After various re-settings of the boiler, running of hot water taps (now only gushing water that has come straight from a glacier) and frantic pattings of radiators (are they cooling down, they are, they're cooling down ... bugger, bugger, bugger ...) I rang British Gas, who installed the bloody thing in March of last year.

'Do you have any other forms of heating, Madam?'

'No.'

'I'll put you down as a priority then. An engineer will be out to you on Tuesday. Would you like morning or afternoon?'

'Tuesday!'

'Sorry, Madam, but we're a bit busy what with the weather an all. You are a priority.
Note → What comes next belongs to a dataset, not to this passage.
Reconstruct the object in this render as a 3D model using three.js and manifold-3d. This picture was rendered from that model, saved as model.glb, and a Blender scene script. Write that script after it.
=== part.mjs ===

Would you like us to give you a call if we have a cancellation?'

So, after a perfunctory wash and brush up, boiling 3 kettles of water to wash the dishes, greeting Jo back from the boyfriend's, who tells us that she has a crack in her engine so can't drive her car back to Wales tonight, but it's okay because the boyfriend's Dad's a mechanic and is going to fix the car while Jo's back at uni and she's going onto her friend's car insurance so she can drive them both back tomorrow morning (the friend only has a provisional licence), restraining myself when Natasha finally crawls out of bed and grumbles,

'You could have made me a cup of tea too!'

clearing up cat vomit from my bedroom carpet - thanks Gus, just add to the beauty of my day, why don't you - I bundle Natasha into the car to take her to the station in Stevenage so she can get her train back to Sunderland.

She makes the train by seconds. Thank the Lord for that!

On the way home I go via B&Q and buy a plug-in radiator. At least that's £9 off in the sale. I phone Jo to let her know where I am and that I'll be back in a few minutes and she's all sympathy and offers to make me a cup of tea.

I go into the kitchen at home to unload the washing machine and I can hear another noise. It sounds like a freight train under the house. What the ....?

In the garden a water pipe has burst and I have Niagra Falls gushing down the wall. I didn't sit down and cry. I wanted to, but Joanna was standing watching me and I could tell her fight or flight reflex was fully armed. Which way would I go?

After phoning the plumber (great a Sunday emergency call out, I haven't spent enough money today!) and getting him to come down to isolate the pipe and just switch the damn thing off I have retired to my room. I'd crawl back into bed, but I've got to wait for the plumber and then go round to my brother's for a shower.

And it's only one o'clock.

I don't want to be a grown up any more.